God has the answer.  He’ll fix this.  His response was the first gospel promise.  It starts with addressing hostility.  As a sinner, you didn’t want anything to do with God and he didn’t want anything to do with you.  But because he loves, God puts hostility back in the right place.  “I will put hostility between you and the woman, and between your seed and her seed.”  Forever those who follow Satan, unbelievers, would be different than those who follow Eve.  Her seed would be believers.  Those that trusted in God to set things right.  Those that trusted in God to do what he was promising. 

What God was promising, Jesus carried out in the desert.  Jesus faced temptations from Satan, same as Adam and Eve.  They messed up and hid.  Jesus met every temptation with the Word of God.  He battled the same foe.  Not just in the garden but all through his life.  Jesus remained perfect in the desert, faced the temptations of Satan.  And had no reason to hide from God.  Where Adam and Eve brought sin into the world, Jesus brought defeat of Satan.  “He will crush your head, and you will crush his heel.”  Satan got in a blow, Jesus died.  Got crushed on the cross.  But God turned that crushing into the very thing that crushed Satan’s head.  And all your sins, your excuses and denials, your feeble attempts to avoid God’s punishment, Jesus took it all.  He came calling you.  To enable you to believe in the promises.  To enable you to trust in God to save you.  Jesus enables you to look forward to victory.

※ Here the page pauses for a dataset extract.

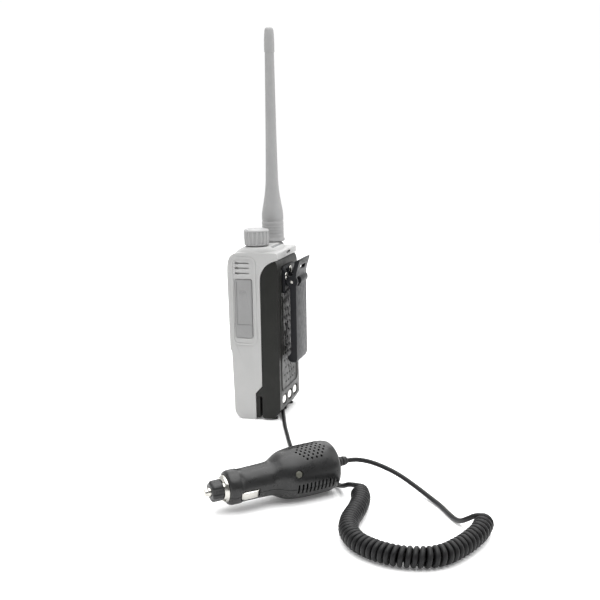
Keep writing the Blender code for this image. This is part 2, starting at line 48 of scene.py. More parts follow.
CAMERA_PLACE = (0.70036, 0.21547, 0.22492)
CAMERA_LOOK = (-0.9484, -0.2597, -0.1819)
CAMERA_ROLL = math.radians(-0.88)
CAMERA_LENS = 56.75
HALF_WIDTH = 27.6
TOP_Z = 130.6
SEAM_GAP = 0.15
BUTTON_GAP = 0.35
KNOB = (14.8, -5.9)
KNOB_RADIUS = 9.5
KNOB_FLUTES = 18
ANTENNA = (-15.2, -1.85)
KEY_COLUMNS = (-14.5, 0.0, 14.5)
KEY_ROWS = (36.1, 27.9, 19.7, 11.5)
KEY_NAMES = ("1", "2", "3", "4", "5", "6", "7", "8", "9", "star", "0", "hash")
KEY_SIZE = (11.4, 5.4)
KEY_PROUD = 1.0
KEYPAD_FOOT = (-22.5, 8.0)
KEYPAD_HEAD = (-24.0, 57.0)
ROCKER_Z = 48.5
ROCKER_SIZE = (34.0, 7.0)
SIDE_BUTTONS = {
    "side_key_lower": (55.0, 65.0),
    "ptt_button": (69.0, 98.0),
    "side_key_upper": (102.0, 110.0),
}
BUTTON_Y = (-13.7, -4.3)
COVER_Y = (-20.1, -6.5)
COVER_Z = (64.9, 110.2)
VENT_Z = (115.0, 118.9, 122.7)
CONTACT_X = (15.0, 0.0, -15.0)
CONTACT_Z = 14.4
PACK_BACK_Y = 14.3
RIB_X = 17.0
DIMPLE_PITCH = (6.4, 5.8)
CLIP_HALF_WIDTH = 15.4
PIVOT = (21.1, 106.8)
PIN_BORE = 1.45
SCREWS = {
    "clip_screw_right": (12.2, 111.3),
    "clip_screw_left": (-12.2, 111.3),
    "clip_screw_top": (0.0, 115.2),
}
CORD_RADIUS = 1.5
COIL_RADIUS = 5.8
PLUG_TIP = (211.2, 21.6, 14.2)
PLUG_TURN = math.radians(132.9)
PLUG_ROLL = math.radians(21.0)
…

Everyone has a good laugh at the end of a game of hide and seek with a young child.  No one was laughing when God found Adam and Eve.  Yet God wasn’t coming to find them and attack them or kill them.  He came to find them so they could find him.  In love God finds you so you can find him.  And God finds you and comes to you so you are enabled to believe in him.  Trust in Jesus.  Trust the victory is won.  Know God’s gracious call, where are you.